Talvez por isso o lema acima ("bandido bom é bandido morto") se torne cada vez mais um anseio e a legitimação
da violência pela violência.
Espera-se mais
do Estado, no trato desse tema. Percebe-se que há um grande esforço em dar publicidade ao exaustivo
trabalho para montar um detalhado “mapa” da criminalidade, a apresentar o
levantamento estatístico das causas da violência urbana, a monetarização da
ação do crime (ex.: as manchetes destacam bilhões de reais em apreensões) ou ainda os altos custos no seu
combate. Em entrevistas coletivas, secretários de segurança e delegados usam a mídia como propaganda pessoal, e como palanque eleitoral para garantir votos.
Mas isso é
intangível para a população, que espera resultados concretos, como a redução
dos casos de violência urbana. Isso necessariamente não se traduz em maior abrangência dos
Direitos Humanos aos cidadão (paradoxalmente a percepção social é de que os
“direitos humanos” são os direitos do bandido).
Portanto, a
frase popular “bandido bom é bandido morto”, segundo o jornalista e doutor em Ciência
Política Leonardo Sakamoto, é resultado de uma sociedade doente, na qual as
execuções (de pobres e pretos) – não raro da mesma classe social dos que
proclamam essa sentença – caracterizam uma verdadeira batalha interna.
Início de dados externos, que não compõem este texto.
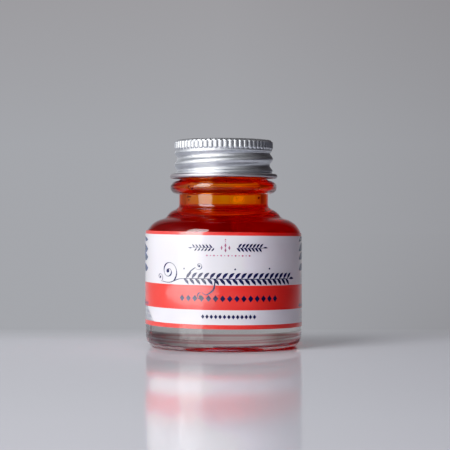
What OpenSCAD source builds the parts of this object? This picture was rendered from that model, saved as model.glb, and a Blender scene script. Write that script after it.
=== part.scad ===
// Round glass ink bottle with a label, an ink fill and a rolled aluminium screw cap.
// The base plane is z = 0, the bottle's axis is Z, and the label's front faces -Y.

/* [Bottle body] */
// Outer radius of the round body
body_r = 21; // [20:0.5:24]
// Thickness of the blown glass wall
wall = 2.3; // [1.6:0.1:2.6]
// Height where the wall turns into the shoulder
wall_top_z = 29; // [27:0.5:31]
// Thickness of the clear base, from the table to the ink
base_h = 6.5; // [5:0.5:8]
// Inner radius of the flat ring that the bottle stands on
ring_in_r = 16.9; // [14:0.1:17.5]
// Outer radius of the flat ring that the bottle stands on
ring_out_r = 18.7; // [18.2:0.1:19]
// Depth of the flat hollow under the base
punt_h = 1.8; // [0.5:0.1:3]
// Height of the curved heel above the table
heel_h = 3.6; // [2:0.1:4.5]

/* [Shoulder and neck] */
// Width of the main shoulder's curve, inwards from the wall
shoulder_w = 6; // [5:0.5:7]
// Height of the main shoulder's curve
shoulder_h = 5.5; // [5:0.1:6]
// Outer radius of the small step that stands on the shoulder
step_r = 15.7; // [15.2:0.1:16]
// Height of that step
step_h = 2.5; // [2:0.1:3]
// Outer radius of the bare neck
neck_r = 12; // [11.9:0.1:12.1]
// Radius of the bore through the neck
bore_r = 10.2; // [9:0.1:10.3]
// Height of the rim that the liner seals on
rim_z = 54; // [53.8:0.1:54.2]
// Height of the middle of the transfer ring
transfer_z = 42.75; // [42:0.05:43]
// How far the transfer ring stands out of the neck
transfer_w = 2.36; // [1.5:0.02:2.4]
// Half the height of the transfer ring
transfer_half_h = 1.87; // [1:0.01:1.9]

/* [Screw thread] */
// Rise of the thread in one turn
pitch = 3.5; // [3.5:0.1:3.6]
// Radius over the glass thread's crest
thread_r = 12.5; // [12.4:0.05:12.5]
// Radius of the neck between the thread's turns
root_r = 11.6; // [11.5:0.05:11.7]
// Angle that the glass thread runs round the neck
thread_turn = 520; // [400:10:540]
// Height of the thread's centre line where it starts
thread_start_z = 47; // [46.8:0.1:47.2]

/* [Ink and label] */
// Height of the ink's surface
ink_z = 33.5; // [30:0.1:38]
// Bottom edge of the label
label_z = 6; // [5:0.1:8]
// Height of the label
label_h = 24.9; // [20:0.1:25]
// Thickness of the label's paper
label_t = 0.13; // [0.08:0.01:0.2]

/* [Cap] */
// Height of the cap's flat top
cap_top_z = 55.5; // [55.4:0.1:55.7]
// Height of the cap
cap_h = 10.3; // [10:0.1:10.4]
// Radius over the knurls and over the rolled thread's crests
cap_r = 13.3; // [13.2:0.05:13.4]
// Thickness of the aluminium
sheet_t = 0.22; // [0.2:0.01:0.25]
// Number of knurls round the cap
knurl_count = 60; // [40:1:72]
// Depth of the knurls
knurl_d = 0.3; // [0.2:0.05:0.35]
// Lower end of the knurled band
knurl_z = 52.8; // [52.7:0.1:53]
// How deep the rolled thread is pressed in
roll_d = 0.85; // [0.5:0.05:0.9]
// Radius over the curled bead at the cap's lower edge
bead_r = 14.5; // [14:0.1:14.6]
// Radius of the bead's own round section
bead_section = 0.6; // [0.5:0.01:0.65]
// Radius of the foam liner
liner_r = 12.4; // [12:0.1:12.5]

/* [Hidden] */
// Facets that stand for a full circle
round_fn = 96;
// Gap between faces that rest on each other, so that they don't cross
rest_gap = 0.02;
// Inner radius of the body
inner_r = body_r - wall;
// Where the shoulder's curve has its centre
shoulder_r = body_r - shoulder_w;
// Top of the shoulder, which the step stands on
step_z = wall_top_z + shoulder_h;
// Width and height of the inner shoulder's curve
inner_turn_w = 6.3;
inner_turn_h = 5.6;
// Width and height of the round corner between the inner wall and the base
corner_w = 6;
corner_h = 5.5;
// Heights above the wall's top where the inside becomes the straight bore, and where it bends towards it
bore_start_h = 8.6;
bore_bend_h = 5.9;
// Which way that bend leaves the inner shoulder: inwards, and a little up
bend_start = [-2.2, 0.4];
// Rise of the inner floor towards its middle
floor_rise = 0.4;
// Width of the curve that rounds the edge of the hollow under the base
punt_round = 0.8;
// Curve that rounds the step: its width, how deep its centre lies, and how much taller than the step it is
step_round = 4.55;
step_sink = 1;
step_extra = 1.2;
// Fillet between the step and the neck
neck_fillet = 1.2;
// Height of the short plain neck between the transfer ring and the screw finish
finish_gap = 0.5;
// Rounding of the rim's edges
rim_round = 0.6;
// Half-widths of the glass thread at its root and at its crest
thread_root_w = 1;
thread_crest_w = 0.4;
// What is left of the thread at its two ends: share of its height, half-width of its root, share of its crest
end_height = 0.12;
end_root_w = 0.4;
end_crest = 0.4;
// How deep the thread's root is set in the neck, and the angle of each run-out
thread_sink = 0.3;
thread_runout = 40;
thread_step = 10;
// Height at which the rolled thread's crest passes the +X side
crest_z = thread_start_z;
// Ends of the rolled band, and the length over which the roll fades in and out
roll_low_z = 46.6;
roll_high_z = 52.6;
roll_fade = 0.8;
roll_rows = 17;
roll_columns = 60;
// Outer radius of the cap where it isn't rolled or knurled
plain_r = cap_r - knurl_d;
// Rounding of the cap's top edge
top_round = 0.6;
// Rounding of the curled edge's inner side
lip_round = 0.4;
// How far the knurls' roots lie inside the wall behind them
knurl_sink = 0.06;

// Points along an arc of an ellipse, from one angle to another
function arc(centre, radii, from, to, steps) =
    [for (i = [0:steps])
        let (a = from + (to - from) * i / steps)
        centre + [radii[0] * cos(a), radii[1] * sin(a)]];

// Points along a cubic curve between p0 and p3, which p1 and p2 pull on
function curve(p0, p1, p2, p3, steps) =
    [for (i = [0:steps])
        let (t = i / steps, s = 1 - t)
        s * s * s * p0 + 3 * s * s * t * p1 + 3 * s * t * t * p2 + t * t * t * p3];

// The outside of the glass in section, from the middle of the base up to the rim
function outer_wall() =
    let (
        step_top = step_z + step_h,
        heel = arc([ring_out_r, heel_h], [body_r - ring_out_r, heel_h], -90, 0, 10),
        shoulder = arc([shoulder_r, wall_top_z], [shoulder_w, shoulder_h], 0, 80, 14),
        step = arc([step_r - step_round, step_z - step_sink],
                   [step_round, step_h + step_extra], 14, 68, 8),
        fillet = arc([neck_r + neck_fillet, step_top + neck_fillet],
                     [neck_fillet, neck_fillet], 253, 180, 5),
        transfer = arc([neck_r, transfer_z], [transfer_w, transfer_half_h], -86, 86, 16),
        rim = arc([root_r - rim_round, rim_z - rim_round], [rim_round, rim_round], 0, 90, 5)
    )
    concat(
        [[0, punt_h]],
        arc([ring_in_r - punt_round, 0], [punt_round, punt_h], 90, 0, 6),
        heel, shoulder, step, fillet, transfer,
        [[root_r, transfer_z + transfer_half_h + finish_gap]],
        rim
    );

// The inside of the glass in section, from the rim down to the middle of the floor.
// inset draws it that much smaller, for what fills the bottle.
function inner_wall(inset = 0) =
    let (
        narrow = bore_r - inset,
        turn = arc([inner_r - inner_turn_w, wall_top_z - 1],
                   [inner_turn_w - inset, inner_turn_h - inset], 79, 0, 12)
    )
    concat(
        curve([narrow, wall_top_z + bore_start_h], [narrow, wall_top_z + bore_bend_h],
              turn[0] + bend_start, turn[0], 10),
        turn,
        arc([inner_r - corner_w, base_h + corner_h],
            [corner_w - inset, corner_h - inset], 0, -90, 10),
        [[0, base_h + floor_rise + inset]]
    );

// A ridge of trapezoid section that winds up the neck and fades out at both ends
module thread_ridge() {
    turns = [for (a = [0:thread_step:thread_turn]) a];
    last = len(turns) - 1;
    function fade(a) = min(1, a / thread_runout, (thread_turn - a) / thread_runout);
    function place(a, r, dz) =
        [r * cos(a), r * sin(a), thread_start_z + pitch * a / 360 + dz];
    function section(a) =
        let (
            h = max(end_height, fade(a)),
            crest = root_r + (thread_r - root_r) * h,
            root_w = end_root_w + (thread_root_w - end_root_w) * h,
            crest_w = thread_crest_w * (end_crest + (1 - end_crest) * h)
        )
        [place(a, root_r - thread_sink, -root_w), place(a, crest, -crest_w),
         place(a, crest, crest_w), place(a, root_r - thread_sink, root_w)];
    points = [for (a = turns) each section(a)];
    sides = [for (i = [0:last - 1], j = [0:3])
        let (k = (j + 1) % 4)
        each [[4 * i + j, 4 * i + k, 4 * i + 4 + k], [4 * i + j, 4 * i + 4 + k, 4 * i + 4 + j]]];
    ends = [[0, 3, 2], [0, 2, 1],
            [4 * last, 4 * last + 1, 4 * last + 2], [4 * last, 4 * last + 2, 4 * last + 3]];
    polyhedron(points, concat(sides, ends));
}

// The blown bottle, with its standing ring, shoulders, transfer ring and threaded neck
module glass_bottle() {
    color([0.86, 0.9, 0.89, 0.45])
    union() {
        rotate_extrude($fn = round_fn)
            polygon(concat(
                outer_wall(),
                arc([bore_r + rim_round, rim_z - rim_round], [rim_round, rim_round], 90, 180, 5),
                inner_wall()
            ));
        thread_ridge();
    }
}

// The ink, which fills the bottle up to the inner shoulder, below the neck
module ink() {
    color([0.55, 0.02, 0.02])
    rotate_extrude($fn = round_fn)
        intersection() {
            polygon(concat([[0, rim_z], [bore_r - rest_gap, rim_z]], inner_wall(rest_gap)));
            square([body_r, ink_z]);
        }
}

// The paper label, once round the body
module label() {
    color([0.93, 0.92, 0.94])
    translate([0, 0, label_z])
        difference() {
            cylinder(r = body_r + rest_gap / 2 + label_t, h = label_h, $fn = round_fn);
            translate([0, 0, -1])
                cylinder(r = body_r + rest_gap / 2, h = label_h + 2, $fn = round_fn);
        }
}

// The foam disc in the cap, which seals on the rim
module cap_liner() {
    color([0.96, 0.96, 0.95])
    translate([0, 0, rim_z + rest_gap])
        cylinder(r = liner_r, h = cap_top_z - sheet_t - rim_z - 2 * rest_gap, $fn = round_fn);
}

// Depth of the roll at a height: full in the middle of the band, none at its ends
function roll_depth(z) =
    let (edge = min(z - roll_low_z, roll_high_z - z) / roll_fade)
    edge >= 1 ? 1 : (1 - cos(180 * max(0, edge))) / 2;

// Outer radius of the rolled band at an angle and a height
function roll_r(a, z) =
    let (wave = cos(360 * (z - crest_z) / pitch - a), depth = roll_depth(z))
    plain_r * (1 - depth) + (cap_r - roll_d * (1 - wave) / 2) * depth;

// The cap's section at an angle: down the outside, round the bead and up the inside
function cap_section(a) =
    let (
        low = cap_top_z - cap_h,
        inside = plain_r - sheet_t,
        rows = [for (i = [0:roll_rows])
            let (z = roll_low_z + (roll_high_z - roll_low_z) * i / roll_rows) [roll_r(a, z), z]],
        corner = [plain_r - top_round, cap_top_z - top_round],
        inner_round = top_round - sheet_t
    )
    concat(
        arc(corner, [top_round, top_round], 90, 0, 4),
        [for (i = [roll_rows:-1:0]) rows[i]],
        arc([bead_r - bead_section, low + bead_section], [bead_section, bead_section], 115, -90, 8),
        arc([inside + lip_round, low + lip_round], [lip_round, lip_round], 270, 190, 2),
        [for (i = [0:roll_rows]) rows[i] - [sheet_t, 0]],
        arc(corner, [inner_round, inner_round], 0, 90, 3)
    );

// The pressed shell, closed over the top by a flat disc
module shell() {
    step = 360 / roll_columns;
    sections = [for (i = [0:roll_columns - 1]) cap_section(i * step)];
    count = len(sections[0]);
    top_middle = roll_columns * count;
    under_middle = top_middle + 1;
    points = concat(
        [for (i = [0:roll_columns - 1], p = sections[i])
            [p[0] * cos(i * step), p[0] * sin(i * step), p[1]]],
        [[0, 0, cap_top_z], [0, 0, cap_top_z - sheet_t]]
    );
    faces = [for (i = [0:roll_columns - 1])
        let (here = i * count, next = ((i + 1) % roll_columns) * count)
        each concat(
            [[top_middle, next, here], [under_middle, here + count - 1, next + count - 1]],
            [for (j = [here:here + count - 2]) [j, j - here + next, j - here + next + 1]],
            [for (j = [here:here + count - 2]) [j, j - here + next + 1, j + 1]]
        )];
    polyhedron(points, faces);
}

// A ring of points, for outlines that meet the shell's own facets
function ring_points(r, count) =
    [for (i = [0:count - 1]) r * [cos(360 * i / count), sin(360 * i / count)]];

// The knurls round the top of the skirt: the radius swings between a crest and a root
module knurls() {
    steps = 6 * knurl_count;
    translate([0, 0, knurl_z])
        linear_extrude(height = cap_top_z - top_round - knurl_z - 0.1)
            difference() {
                polygon([for (i = [0:steps - 1])
                    let (r = cap_r - (knurl_d + knurl_sink) * (1 - cos(360 * i / 6)) / 2)
                    [r * cos(360 * i / steps), r * sin(360 * i / steps)]]);
                polygon(ring_points(plain_r - sheet_t / 2, roll_columns));
            }
}

// The drawn aluminium cap: flat top, knurls, rolled thread and curled bead
module cap_shell() {
    color([0.78, 0.79, 0.81])
    union() {
        shell();
        knurls();
    }
}

glass_bottle();
ink();
label();
cap_liner();
cap_shell();
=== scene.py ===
"""The looks of a round ink bottle with a label, an ink fill and a rolled aluminium screw cap.

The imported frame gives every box. Lengths here are in millimetres until a mesh is made, angles are in
radians, the axis is Z, and the label's front faces -Y. Azimuths on the label grow to the right.
"""

import math

import bpy
import numpy as np
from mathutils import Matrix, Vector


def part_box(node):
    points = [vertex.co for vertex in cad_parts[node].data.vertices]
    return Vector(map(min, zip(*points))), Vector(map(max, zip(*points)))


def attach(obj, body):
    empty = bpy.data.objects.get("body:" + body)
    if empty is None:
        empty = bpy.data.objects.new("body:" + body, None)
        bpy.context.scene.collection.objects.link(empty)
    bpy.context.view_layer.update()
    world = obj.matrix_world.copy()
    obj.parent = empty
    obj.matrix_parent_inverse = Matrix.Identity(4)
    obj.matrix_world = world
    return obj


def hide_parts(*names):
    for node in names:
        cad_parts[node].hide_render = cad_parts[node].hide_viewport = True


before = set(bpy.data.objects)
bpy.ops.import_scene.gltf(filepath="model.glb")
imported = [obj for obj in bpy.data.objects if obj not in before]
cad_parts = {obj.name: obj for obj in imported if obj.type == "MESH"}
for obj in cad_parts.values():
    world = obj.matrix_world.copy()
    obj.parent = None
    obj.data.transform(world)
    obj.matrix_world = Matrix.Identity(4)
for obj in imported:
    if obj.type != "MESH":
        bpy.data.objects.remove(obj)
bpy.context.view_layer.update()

MM = 0.001


def box_mm(name):
    """Lowest and highest corner of a CAD node, in millimetres."""
    low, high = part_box(name)
    return low / MM, high / MM


# ---------------------------------------------------------------- dimensions
GLASS_HIGH = box_mm("glass_bottle")[1]
INK_LOW, INK_HIGH = box_mm("ink")
LABEL_LOW, LABEL_HIGH = box_mm("label")
LINER_LOW, LINER_HIGH = box_mm("cap_liner")
CAP_LOW, CAP_HIGH = box_mm("cap_shell")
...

Destaque-se que tais atos normalmente são registrados nos Boletins de Ocorrência como resistência da vítima
(mesmo que algumas vítimas tenham morrido com tiros na nuca).
Os jornais
aumentam essa atmosfera de “guerra” urbana, na qual não faltam defensores de
exceções ou supressões aos direitos civis, e em que nos acostumamos a achar normal as
cenas de batalhões ocupando os morros e favelas, sob a justificativa de
“pacificação”, por uma breve e discutível sensação de segurança.
Esse cenário
escancara a ineficiência do Estado em fornecer as condições, desde as premissas
como Educação, Saúde, Moradia... o que redunda em uma sociedade abandonada da
proteção dos braços do Estado, e entregue às suas próprias regras e leis, e na
qual cada um busca uma forma de sobrevivência, na qual a criminalidade surge
como uma opção impalatável, mas deglutível.
Esse modelo
está distante do que defende nosso ordenamento jurídico e de um sonho de ideal de vida
no qual se busque mudanças sociais estruturais, com a busca do fornecimento de
qualidade de vida desde a primeira infância, até a velhice, como premissa de
dignidade humana.
Urge ampliar
as discussões acerca do tema, com representantes do aparato do Estado, via seus
três poderes, de operadores do sistema de Segurança Pública, dos agentes da
Saúde Pública, e principalmente dos Educadores (cientes de que mudança cultural só ocorre
entre os ciclos das gerações, o que leva anos).
Desse modo,
podemos corrigir os rumos de uma sociedade que está se tornando a cada dia mais
próxima de defender a pena de Talião (Olho por Olho, Dente por Dente), num retrocesso que desconhece e desmerece
a luta pela construção dos Direitos Humanos ao longo da História.
Doutra sorte,
poderíamos perguntar: do que mais estamos dispostos a abrir mão, ao defender um
modelo no qual as falhas do sistema sejam corrigidas com o uso da força por conta própria?